I have a some_dictionary table and a some_dictionary_language table with data in multiple languages(and a reference to some_dictionary).
I need to get unique values on some_dictionary.id preferring the result for the given language and if not the default.
Given sql:
create table some_dictionary(
id bigserial primary key,
some_text varchar(5),
some_array integer[]
);
create table some_dictionary_language(
id bigserial primary key,
some_dictionary_id bigint not null REFERENCES some_dictionary(id),
language varchar(64) not null,
name varchar(128) not null
);
insert into some_dictionary (some_text, some_array)
values
('text2', '{1, 32, 2}'),
('text1', '{5, 9, 1}'),
('text4', '{1, 97, 4}'),
('text3', '{616, 1, 55}'),
('text5', '{8, 1}'),
('text6', '{1}');
insert into some_dictionary_language (some_dictionary_id, language, name)
values
(2, 'POLISH', 'nazwa2'),
(1, 'ENGLISH', 'name1'),
(3, 'ENGLISH', 'name3'),
(2, 'ENGLISH', 'name2'),
(1, 'POLISH', 'nazwa1'),
(1, 'SPANISH', 'nombre1'),
(4, 'SPANISH', 'nombre1'),
(5, 'ENGLISH', '5name'),
(6, 'ENGLISH', '6name'),
(6, 'POLISH', 'nazwa5'),
(5, 'POLISH', 'nazwa6');
Given conditions params:
langugage = 'POLISH' or if not, default = 'ENGLISH'
phrase in some_text or name = 'na'
element in some_array = 1
page = 1 size = 10
My select statement without distinct:
select d.id, d.some_text, d.some_array, dl.name, dl.language
from some_dictionary d
join some_dictionary_language dl on d.id = dl.some_dictionary_id
where dl."language" in ('POLISH', 'ENGLISH')

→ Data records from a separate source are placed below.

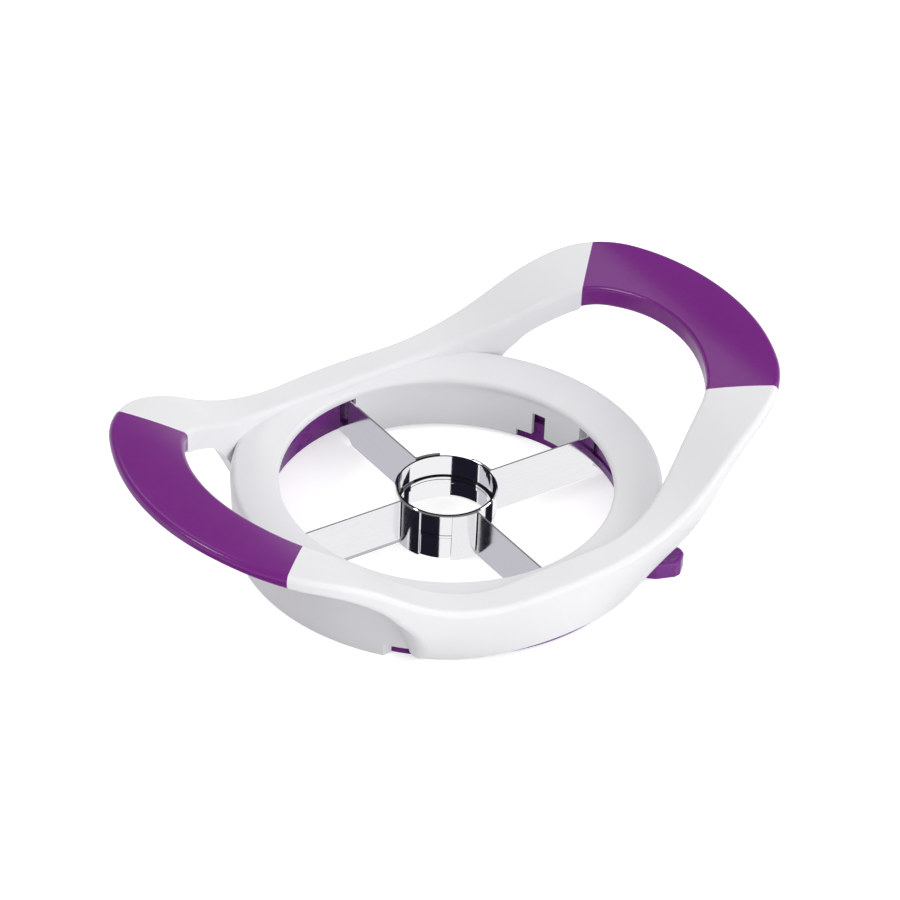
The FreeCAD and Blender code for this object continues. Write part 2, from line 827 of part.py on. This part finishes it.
def make_blade(label, angle, kind):
    """A fixed or turning blade on +X with a bent tab at each end, turned to its own angle."""
    body = new_body(label)
    turning = kind == "turning"
    strip_start = "core_radius + core_gap" if turning else "core_radius"
    tab_inner = "rotor_inner + rotor_wall" if turning else "wall_outer"
    tab_outer = tab_inner + " + blade_thickness"
    top = "turning_top" if turning else "blade_top"

    sketch = body.newObject("Sketcher::SketchObject", "section")
    attach(sketch, body, "YZ_Plane", Vector(0, 0, 1), "0", strip_start)
    # the edge is ground from the side that the core tab is bent to
    ground, plain_side = ("0 - ", "") if turning else ("", "0 - ")
    draw_outline(sketch, [
        (plain_side + "blade_thickness / 2", "blade_bottom"),
        (plain_side + "(blade_thickness / 2 - blade_edge)", "blade_bottom"),
        (ground + "blade_thickness / 2", "blade_bottom + blade_bevel"),
        (ground + "blade_thickness / 2", top),
        (plain_side + "blade_thickness / 2", top),
    ])
    strip = body.newObject("PartDesign::Pad", "strip")
    strip.Profile = (sketch, [""])
    end = tab_outer if turning else "tail_end"
    strip.setExpression("Length", linked(f"{end} - ({strip_start})"))

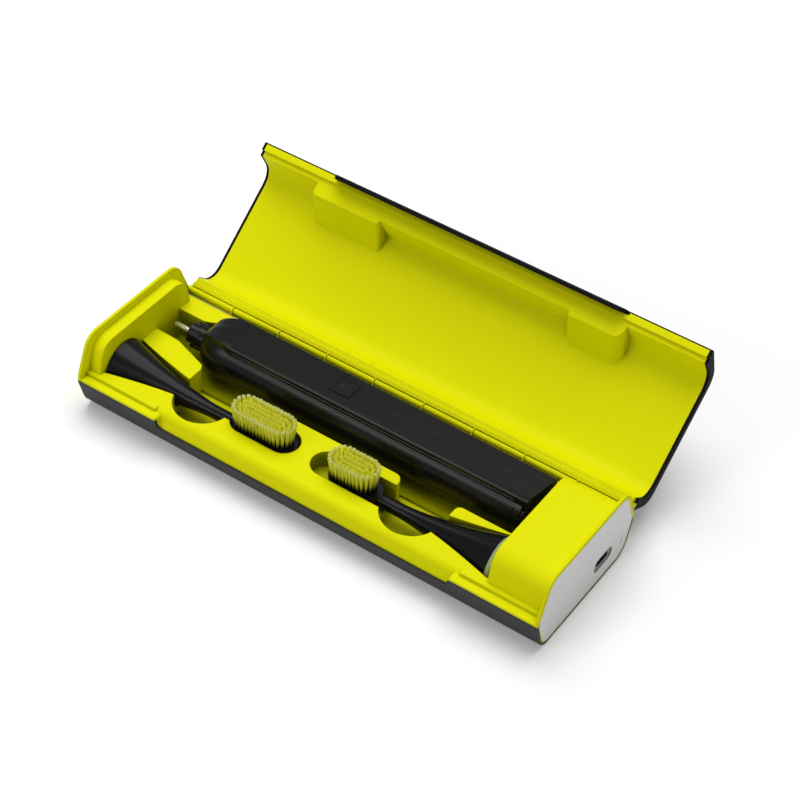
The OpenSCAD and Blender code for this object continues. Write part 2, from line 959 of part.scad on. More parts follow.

and (d.some_text ilike '%na%' or dl.name ilike '%na%')
and 1 = ANY(d.some_array)
select result:
d.id d.some_text d.some_array dl.name dl.lanugage
2 text1 {5,9,1} nazwa2 POLISH
1 text2 {1,32,2} name1 ENGLISH
3 text4 {1,97,4} name3 ENGLISH
2 text1 {5,9,1} name2 ENGLISH
1 text2 {1,32,2} nazwa1 POLISH
5 text5 {8,1} 5name ENGLISH
6 text6 {1} 6name ENGLISH
6 text6 {1} nazwa5 POLISH
5 text5 {8,1} nazwa6 POLISH
expected select result with distinct on d.id and prefered language POLISH else default ENGLISH:
d.id d.some_text d.some_array dl.name dl.lanugage
1 text2 {1,32,2} nazwa1 POLISH
2 text1 {5,9,1} name2 POLISH
3 text4 {1,97,4} name3 ENGLISH (default!)
5 text5 {8,1} nazwa6 POLISH
6 text6 {1} 6name POLISH
I tried to do something like this:
select distinct on (id) * from (
select d.id, d.some_text, d.some_array, dl.name, dl.language
from some_dictionary d
join some_dictionary_language dl on d.id = dl.some_dictionary_id
where dl."language" in ('POLISH', 'ENGLISH')
and (d.some_text ilike '%na%' or dl.name ilike '%na%')
and 1 = ANY(d.some_array)
order by case when dl."language" = 'POLISH' then 1 end
) sub offset 0 row fetch next 10 rows only;
but it did not work properly:
d.id d.some_text d.some_array dl.name dl.lanugage
1 text2 {1,32,2} nazwa1 POLISH
2 text1 {5,9,1} name2 ENGLISH
3 text4 {1,97,4} name3 ENGLISH
5 text5 {8,1} nazwa6 POLISH
6 text6 {1} 6name ENGLISH
CodePudding user response:
The ORDER BY that determine how the DISTINCT ON selects its record should be on the same level as the DISTINCT ON itself, not in a subquery.
If you did that, the error message would tell you the problem, you have to sort first by the DISTINCT ON columns, then the tie-breaker columns after. Like this:
select distinct on (id) d.id, d.some_text, d.some_array, dl.name, dl.language
from some_dictionary d
join some_dictionary_language dl on d.id = dl.some_dictionary_id
where dl."language" in ('POLISH', 'ENGLISH')
and (d.some_text ilike '%na%' or dl.name ilike '%na%')
and 1 = ANY(d.some_array)
order by id, case when dl."language" = 'POLISH' then 1 end;
When the DISTINCT ON query doesn't have an ORDER BY, it just makes one up consisting of only the DISTINCT ON columns, leaving the kept row within each group to be selected arbitrarily.